Ethical Issues in Open Data

Posted by Kovey Coles at Aug 07, 2013 09:10 AM |
On August 1, 2013, I took part in a web meeting, organized and hosted by Tim Davies of the World Wide Web foundation. The meeting, titled “Ethical issues in Open Data,” had an agenda focused around privacy considerations in the context of the open data movement.

The main panelists, Carly Nyst and Sam Smith from Privacy International, as well as Steve Song from the International  Development Research Centre, were joined by roughly a dozen other privacy and development researchers from around the globe in the hour long session.

The primary issue of the meeting was the concern over modern capabilities of cross-analytics for de-anonymizing data sets and revealing personally identifiable information (PII) in open data. Open data can constitute publicly available information such as budgets, infrastructures, and population statistics, as long as the data meets the three open data characteristics: accessibility, machine readability, and availability for re-use. “Historically,” said Tim Davies, “public registers have been protected through obscurity.” However, both the capabilities of data analysts and the definition of personal data have continued to expand in recent years. This concern thus presents a conflict between researchers who advocate governments releasing open data reports, and researchers who emphasize privacy in the developing world.

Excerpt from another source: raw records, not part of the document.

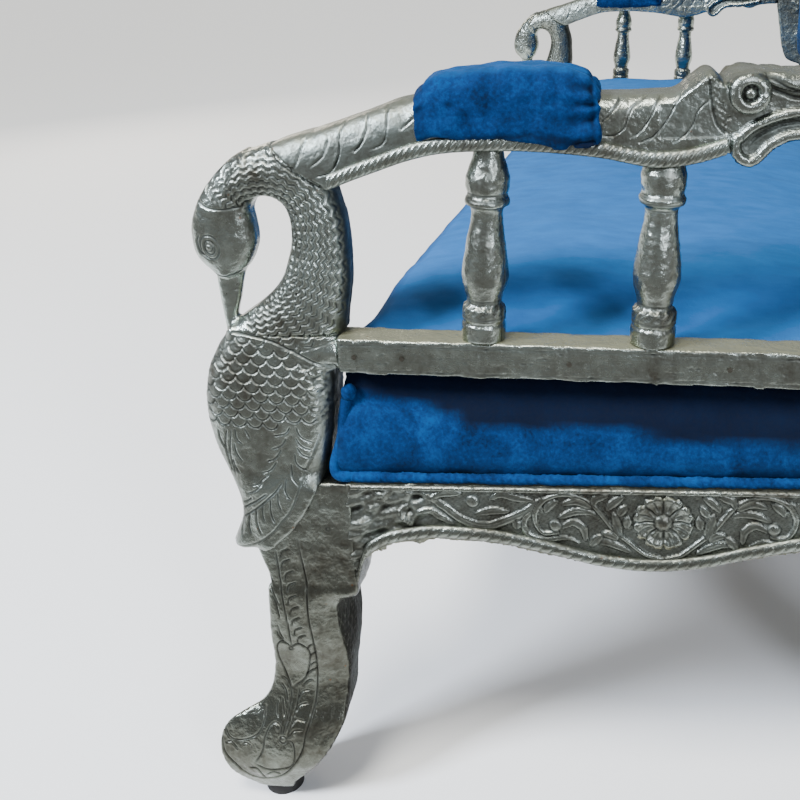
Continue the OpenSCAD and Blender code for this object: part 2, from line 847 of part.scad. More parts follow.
// Back: heights in the raked frame start at the lower arm rail's top
back_inset = stile_inset + stile_t;
stile_front = concat(
    [[block_y, deck_z]],
    smooth([
        [block_y, rail_z + 32], [wing_y + 20, rail_z + 44], [wing_y + 10, arm_z - 60], [wing_y + 5, arm_z - 22],
        [wing_y, arm_z + 15]
    ]),
    smooth([
        [wing_y, arm_z + 76], [wing_y + 3, arm_z + 130], [wing_y + 12, arm_z + 190], [wing_y + 26, stile_z - 95],
        [wing_y + 44, stile_z - 45], [wing_y + 64, stile_z - 12], [wing_y + 76, stile_z]
    ])
);
stile_foot_rear = back_y + stile_d;
stile_top_rear = stile_foot_rear + (stile_z - rail_z) * tan(rake);
stile_rear = [
    [stile_top_rear - 14, stile_z], [stile_top_rear - 6, stile_z - 4], [stile_top_rear - 2, stile_z - 14],
    [stile_foot_rear, rail_z], [stile_foot_rear, deck_z]
];

module back_stile(dir) {
    color(metal)
        on_side(dir)
            slab(-back_inset, -stile_inset)
                polygon(concat(stile_front, stile_rear));
}

back_low = -36;
back_high = (stile_z - crest_end_h - rail_z) / cos(rake);
crest_rise = (crest_z - rail_z) / cos(rake);
stile_rise = (stile_z - rail_z) / cos(rake);

// Keeps what lies between the two stiles
module trimmed() {
    intersection() {
        children();
        between(back_inset + gap, wing_y - 100, leg_end_y, 0, crest_z + 100);
    }
}

module back_bottom_rail() {
    color(metal)
        trimmed()
            raked()
                translate([-side_x, 0, back_low])
                    cube([2 * side_x, back_t, bottom_rail_h]);
}

crest_half = half_x(back_y, back_inset);
crest_top = smooth([
    [-crest_half - 40, stile_rise - 10], [-crest_half, stile_rise - 8], [-crest_half * 0.86, stile_rise - 2],
    [-crest_half * 0.66, stile_rise + 16], [-crest_half * 0.46, stile_rise + 24],
    [-crest_half * 0.3, stile_rise + 22], [-crest_half * 0.17, stile_rise + 34], [0, crest_rise],
    [crest_half * 0.17, stile_rise + 34], [crest_half * 0.3, stile_rise + 22],
    [crest_half * 0.46, stile_rise + 24], [crest_half * 0.66, stile_rise + 16],
    [crest_half * 0.86, stile_rise - 2], [crest_half, stile_rise - 8], [crest_half + 40, stile_rise - 10]
], 5);

module back_crest_rail() {
    color(metal) {
        trimmed()
            raked()
                cross_slab(0, back_t)
                    polygon(concat([[side_x, back_high], [-side_x, back_high]], crest_top));
        raked()
            translate([0, 0, crest_rise - flower_r - 16.5])
                rotate([90, 0, 0])
                    flower();
    }
}

// Back pad: rings of the crowned front, drawn in where it meets the board
pad_bottom = back_low + bottom_rail_h + gap;
pad_top = back_high - gap;
pad_gap = 1;
board_y = back_t - back_board_t - 8;
function back_half(z, inset) =
    half_x(back_y + z * sin(rake), back_inset + pad_gap) - inset;
function pad_outline(inset) = rounded([
    [-back_half(pad_bottom, inset), pad_bottom + inset], [back_half(pad_bottom, inset), pad_bottom + inset],
    [back_half(pad_top, inset), pad_top - inset], [-back_half(pad_top, inset), pad_top - inset]
], 14 + inset * 0.2, 4);
back_rings = concat(
    [
        [piping_d, board_y - gap], [piping_d, -piping_d], [1, -piping_d - 1], [0, -piping_d - 6],
        [4, -piping_d - 13], [16, -piping_d - 18]
    ],
    [
        for (k = [1 : crown_steps])
            let (t = k / crown_steps)
            [
                16 + t * ((pad_top - pad_bottom) / 2 - 34),
                -piping_d - 18 - (back_pad_t - piping_d - 18) * (1 - pow(1 - t, 2))
            ]
    ]
);

module back_pad() {
    color(velvet)
        raked()
            skin(
                [for (r = back_rings) [for (p = pad_outline(r[0])) [p[0], r[1], p[1]]]],
                [0, board_y - gap, (pad_bottom + pad_top) / 2],
                [0, -back_pad_t, (pad_bottom + pad_top) / 2]
            );
}

module back_piping() {
    z0 = pad_bottom + piping_r;
    z1 = pad_top - piping_r;
    color(velvet)
        raked()
            translate([0, -piping_r, 0])
                rotate([90, 0, 0])
                    cord(rounded([
                        [-back_half(z0, piping_r), z0], [back_half(z0, piping_r), z0],
                        [back_half(z1, piping_r), z1], [-back_half(z1, piping_r), z1]
                    ], piping_bend), piping_r);
}

module back_board() {
    color(wood)
        trimmed()
            raked()
                translate([-side_x, board_y, pad_bottom - gap])
                    cube([2 * side_x, back_board_t, pad_top - pad_bottom + 2 * gap]);
}

cloth_t = 1.2;
cloth_edge = 8;
module back_cloth() {
    color(velvet_dark)
        trimmed()
            raked()
                translate([-side_x, back_t, back_low + cloth_edge])
                    cube([2 * side_x, cloth_t, stile_rise - back_low - 5 * cloth_edge]);
}

leg(right, front);  // front_leg_right
leg(left, front);  // front_leg_left
leg(right, rear);  // rear_leg_right
leg(left, rear);  // rear_leg_left
foot_pad(right, front);  // foot_pad_front_right
foot_pad(left, front);  // foot_pad_front_left
foot_pad(right, rear);  // foot_pad_rear_right
foot_pad(left, rear);  // foot_pad_rear_left
bird_post(right);  // bird_post_right
bird_post(left);  // bird_post_left
arm_rail(right);  // arm_rail_right
arm_rail(left);  // arm_rail_left
arm_rope(right);  // arm_rope_right
arm_rope(left);  // arm_rope_left
lower_rail(right);  // lower_rail_right
lower_rail(left);  // lower_rail_left
spindle(right, spindle_front_y);  // front_spindle_right
spindle(left, spindle_front_y);  // front_spindle_left
spindle(right, spindle_rear_y);  // rear_spindle_right
spindle(left, spindle_rear_y);  // rear_spindle_left
arm_pad(right);  // arm_pad_right
arm_pad(left);  // arm_pad_left
side_apron(right);  // side_apron_right
side_apron(left);  // side_apron_left
cross_apron(front);  // front_apron
cross_apron(rear);  // rear_apron
side_apron_ropes(right);  // apron_ropes_right
side_apron_ropes(left);  // apron_ropes_left
cross_apron_ropes(front);  // apron_ropes_front
cross_apron_ropes(rear);  // apron_ropes_rear
side_seat_rail(right);  // side_seat_rail_right
side_seat_rail(left);  // side_seat_rail_left
cross_seat_rail(front);  // front_seat_rail
cross_seat_rail(rear);  // rear_seat_rail
corner_braces();
brace_screws();
seat_slats();
dust_cover();
seat_board();
seat_foam();
seat_cover();
seat_piping();
back_stile(right);  // back_stile_right
back_stile(left);  // back_stile_left
back_bottom_rail();
back_crest_rail();
back_board();
back_pad();
back_piping();
back_cloth();
rail_nails();
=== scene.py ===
"""Looks of the two-seat sofa: chased white metal over carved wood, and blue velvet.

The carved and the soft pieces are made anew over the solids of the frame; the rest keep their solids and
get a finish. Drawings are in millimetres, in the frame of the side, apron or back that they lie on.
"""

import json
import math
from contextlib import contextmanager

import bmesh
import bpy
import numpy as np
from mathutils import Matrix, Vector
from mathutils.kdtree import KDTree


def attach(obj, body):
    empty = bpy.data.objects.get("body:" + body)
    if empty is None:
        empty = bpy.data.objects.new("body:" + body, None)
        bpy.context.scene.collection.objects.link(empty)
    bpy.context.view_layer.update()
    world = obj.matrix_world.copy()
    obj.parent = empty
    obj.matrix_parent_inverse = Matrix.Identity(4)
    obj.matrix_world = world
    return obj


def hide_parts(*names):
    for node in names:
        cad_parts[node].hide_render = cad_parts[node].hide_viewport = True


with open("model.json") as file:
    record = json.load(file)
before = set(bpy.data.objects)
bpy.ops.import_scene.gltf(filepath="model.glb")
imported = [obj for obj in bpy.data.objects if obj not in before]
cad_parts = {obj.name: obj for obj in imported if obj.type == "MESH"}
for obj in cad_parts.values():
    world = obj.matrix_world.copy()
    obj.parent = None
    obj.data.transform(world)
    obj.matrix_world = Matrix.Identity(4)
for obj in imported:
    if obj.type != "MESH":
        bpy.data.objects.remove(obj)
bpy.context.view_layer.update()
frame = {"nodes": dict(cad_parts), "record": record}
MM = 0.001

# Side frame, as in the part's source: x outwards from the arm's outer face, y to the back, z up
SPLAY = math.radians(5.7)
SIDE_X = 762.0
PIVOT = 21.5


# Numbers and places

def to_side(points):
    """World millimetres to the right side's own frame."""
    x = points[:, 0] - (SIDE_X - PIVOT)
    y = points[:, 1]
    along = x * math.cos(SPLAY) + y * math.sin(SPLAY) - PIVOT
    back = -x * math.sin(SPLAY) + y * math.cos(SPLAY)
    return np.column_stack([along, back, points[:, 2]])


def from_side(points):
    """The right side's own frame to world millimetres."""
    x = points[:, 0] + PIVOT
    y = points[:, 1]
    return np.column_stack([
        SIDE_X - PIVOT + x * math.cos(SPLAY) - y * math.sin(SPLAY),
        x * math.sin(SPLAY) + y * math.cos(SPLAY),
        points[:, 2],
    ])


SIDE = (to_side, from_side)


def coordinates(mesh):
    """Vertices of a mesh in world millimetres."""
    flat = np.empty(len(mesh.vertices) * 3)
    mesh.vertices.foreach_get("co", flat)
    return flat.reshape(-1, 3) / MM


def set_coordinates(mesh, points):
    mesh.vertices.foreach_set("co", (points * MM).ravel())
    mesh.update()


def normals(mesh):
    flat = np.empty(len(mesh.vertices) * 3)
    mesh.vertex_normals.foreach_get("vector", flat)
    return flat.reshape(-1, 3)


def smoothstep(low, high, value):
    """0 at low and beyond it, 1 at high and beyond it, smooth between."""
    t = np.clip((value - low) / (high - low), 0, 1)
    return t * t * (3 - 2 * t)


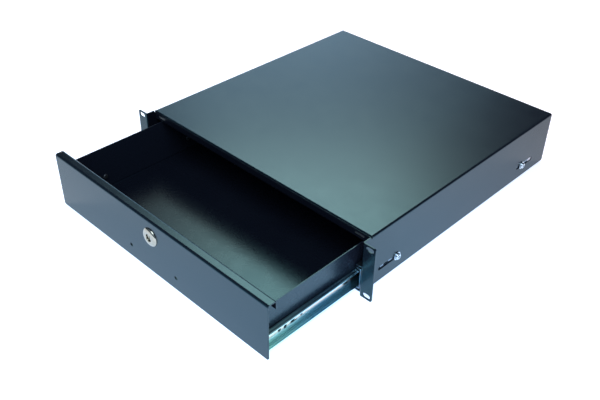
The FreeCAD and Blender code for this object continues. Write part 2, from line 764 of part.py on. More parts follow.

Steve Song, advisor to IDRC Information & Networks program, spoke of the potential collateral damage that comes with publishing more and more types of information. Song addressed the imperative of the meeting in saying, “privacy needs to be a core part of open data conversation.” In his presentation, he gave a particularly interesting example of the tensions between public and private information implications. Following the infamous 2012 school shooting in Newtown, Connecticut, the information on Newtown’s gun permit owning citizens (made publicly available through America’s Freedom of Information Act) was aggregated into an interactive map which revealed the citizens’ addresses. This obviously became problematic for the Newtown community, as the map not only singled out homes which exercised their right to bear arms but also indirectly revealed which homes were without firearm protection and thereby more vulnerable to theft and crime. The Newtown example clearly demonstrates the relationship (and conflict) between open data and privacy; it resolves to the conflict between the right to information and the right to privacy.

An apparent issue surrounding open data is its perceived binary nature. Many advocates either view data as being open, or not; any intermediary boundaries are only forms of governments limiting data accessibility. Therefore, a point raised by meeting attendee Raed Sharif aptly presented an open data counter-argument. Sarif noted how, inversely, privacy conceptions may form a threat to open data. He mentioned how governments could take advantage of privacy arguments to justify their refusal to publish open reports.

However, Carly Nyst summarized the privacy concern and argument in her remarks near the end of the meeting. Namely, she reasoned that the open data mission is viable, if only limited to generic data, i.e., data about infrastructure, or other information that is in no way personal. Doing so will avoid obstructions of individual privacy. Until more advanced anonymization techniques can be achieved, which can overcome modern re-identification methods, publicly publishing PII may prove too risky. It was generally agreed upon during the meeting that open data is not inherently bad, and in fact its analysis and availability can be beneficial, but the threat of its misuse makes it dangerous. For the future of open data, researchers and advocates should perhaps consider more nuanced approaches to the concept in order to respect considerations for other ethical issues, such as privacy.